Sujet : Re: "The Best Programming Language for the End of the World"
De : mhx (at) *nospam* iae.nl (mhx)
Groupes : comp.lang.forthDate : 06. Apr 2025, 10:42:15
Autres entêtes
Organisation : novaBBS
Message-ID : <7ab907de406b3b22270e4118b727c265@www.novabbs.com>
References : 1 2 3 4 5 6 7 8 9
User-Agent : Rocksolid Light
"Others". That's a philosophical question. Answering it greatly
influences ones view on documentation:
Others are not me. I write a lot of documentation but it does assume
that I myself will be reading it (at a time I have not lost my marbles
yet). There's a lot of documentation out there that (rightly so)

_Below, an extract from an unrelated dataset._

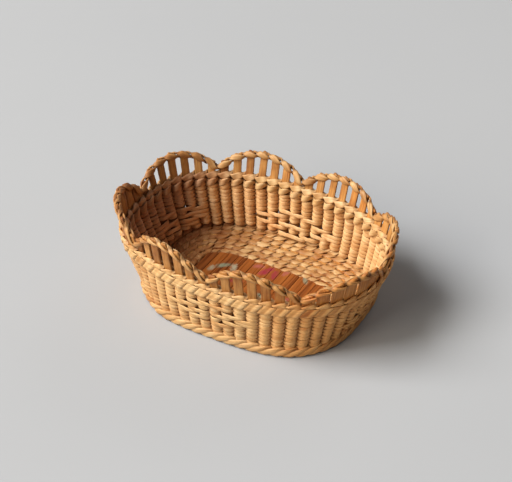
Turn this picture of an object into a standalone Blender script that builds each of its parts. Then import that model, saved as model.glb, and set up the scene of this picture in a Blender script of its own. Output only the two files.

assumes its readers know nothing of and don't care about the subject
and just want to know how an option is called, and if it does what they
approximately think it should do (I am in that class myself when looking
up, e.g., OS functions).
I think that type of documentation should be left to professional
writers.
When presenting a code snippet in this forum, my approach would not
do. If even a tiny detail is not explained, the post will not
work for a casual reader. To know *why* it doesn't work you need
to be able to think like a `professional writer`, not like the
original programmer.
Unfortunately (?) my approach only works for small, dedicated
programs. There are examples where I wanted to write a bigger
application (e.g. MANX, SPIFSIM, SYSSIM, iSPICE, ..). I am
constantly trying to refactor those programs in small stand-alone
modules but I have failed (e.g. MANX which has horrible
object-oriented rubbish) when I (perhaps temporarily) lost
interest in the subject itself.
As I am also a ngspice maintainer (19,161 'C' Files in 4,856
directories, only user documentation), I know my Forth
approach works (iSPICE has only 7 dedicated files).